Do not trust the export to be complete on the first pass. Run a reconciliation check: compare the number of controls, evidence artifacts, and policies in the source system against what landed in the export. Missing records at this stage become missing evidence during your next audit.
Weeks 6–9: Rebuild the Control Hierarchy
This is where most migrations generate their largest unexpected labor cost. Every GRC platform has its own control taxonomy. Vanta labels controls one way. Drata labels them another. The mapping between them is never one‑to‑one. A control that maps cleanly in SOC 2 might require two controls in ISO 27001 on the new platform, or vice versa.
Recreate the control hierarchy in the new tool using its framework import wizard. Most platforms support template imports for SOC 2, ISO 27001, and HIPAA. Then manually map each exported control to the new platform's equivalent. Document every mismatch, every control that does not translate cleanly, and every place where the new platform's taxonomy requires you to split or combine controls.
This phase is tedious and cannot be fully automated. It is also the phase that determines whether your auditor will accept the migrated evidence without asking you to re‑collect it.
Weeks 10–14: Reconnect Integrations
Your GRC platform is only as useful as the integrations that feed it evidence. AWS CloudTrail logs, Okta directory data, GitHub commit metadata, vulnerability scanner results — each of these connections needs to be rebuilt in the new platform.
Use the target platform's connector SDK. Most provide REST APIs, Terraform providers, or direct integration scripts. Prioritize the high‑frequency evidence sources first: IAM logs, infrastructure configuration data, and code repository access controls. These are the controls auditors sample most aggressively, and gaps here are the gaps that delay audits.
Run a dry run before going live. Push data through each connector and verify that it lands in the correct control bucket in the platform dashboard. Check for API rate‑limiting errors, especially if you are back‑filling historical evidence. Request elevated rate limits from the vendor during the migration window if needed.
Weeks 15–18: Load Historical Data and Validate
Bulk‑load your historical evidence into the new platform using its bulk import endpoint. Most platforms accept CSV or JSON uploads. Run the platform's built‑in evidence health check immediately after the import. Resolve every gap before your next audit window opens.

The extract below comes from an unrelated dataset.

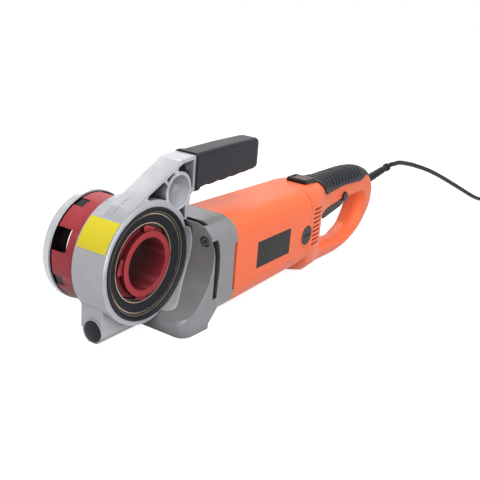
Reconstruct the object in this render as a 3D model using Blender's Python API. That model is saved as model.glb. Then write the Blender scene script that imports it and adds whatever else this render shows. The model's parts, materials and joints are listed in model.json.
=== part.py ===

Common issues at this stage: date format mismatches that cause the platform to reject records, control IDs that do not match the new taxonomy, and evidence files that exceed the platform's upload size limits. Build time into the schedule for data cleaning. It always takes longer than expected.
Weeks 19–22: Mock Audit and Go‑Live
Conduct an internal mock audit using the new platform's audit‑prep checklist. This is your last chance to catch evidence gaps before an external auditor finds them. If possible, invite your audit firm to review the new evidence collection method before the formal engagement begins. Most auditors will accept a platform switch as long as you can demonstrate control continuity — no gaps in evidence collection during the transition period.
When the mock audit passes, flip the production flag. Stop feeding data to the old platform and fully commit to the new one. Cancel the old license on the go‑live date or as close to it as the contract allows. Overlapping licenses during a dual‑run period are a necessary cost, but every extra week of dual licensing is money wasted.
Tool‑by‑Tool Migration Comparison
Not all migrations are equal. The source and target platforms determine the difficulty, duration, and cost of the switch. Based on migration case studies from 2025 and early 2026:
| Metric | Vanta → Drata | Vanta → Secureframe | Drata → Vanta |
|---|---|---|---|
| Average migration duration | 10–12 weeks | 12–14 weeks | 8–10 weeks |
| Data migration labor (hours) | 260 | 320 | 240 |
| Integration rewrite percentage | 30% need custom code | 45% need custom code | 35% need custom code |
| First‑year migration cost | $32,000–$48,000 | $35,000–$55,000 | $28,000–$42,000 |
| Post‑migration audit delay | 4 weeks | 6 weeks | 3 weeks |
The Vanta‑to‑Secureframe migration is the most labor‑intensive of the three, largely because Secureframe’s API throttles exports and requires a manual reconciliation step for each control family.
Key Takeaways
- Do the math early: License savings look good on paper, but factor in dual‑run costs, labor, and potential audit delays. Expect $22k‑$48k in the first year for a typical mid‑size company.
- Assign a single owner: One accountable engineer or compliance lead keeps the timeline tight and prevents decision‑making paralysis.
- Export everything with metadata: Tag each record with framework, control ID, and date before you leave the source system.
- Plan for control taxonomy gaps: Map controls manually and document mismatches; this is where auditors will focus.
- Prioritize high‑frequency integrations: IAM logs and code‑repo evidence are audit‑critical and should be rebuilt first.
- Budget a 15% contingency: Unexpected mapping errors and rate‑limit issues are the norm, not the exception.
- Run a mock audit before go‑live: An internal walkthrough catches gaps that a vendor’s health check may miss.
Conclusion
Switching GRC platforms is far more than a pricing decision; it’s a coordinated engineering, compliance, and financial effort that can easily double the cost you initially anticipate. By treating the migration as a project with a clear business case, a single accountable owner, and a detailed week‑by‑week playbook, you can keep the timeline within 12 weeks, avoid audit gaps, and protect revenue that depends on continuous compliance reporting. Use the cost tables and timeline as a checklist, reserve a contingency budget, and always validate continuity with a mock audit before you flip the final switch. With that disciplined approach, the transition from Vanta, Drata, Secureframe, or any other GRC tool becomes a predictable, manageable upgrade rather than a costly, organization‑wide crisis.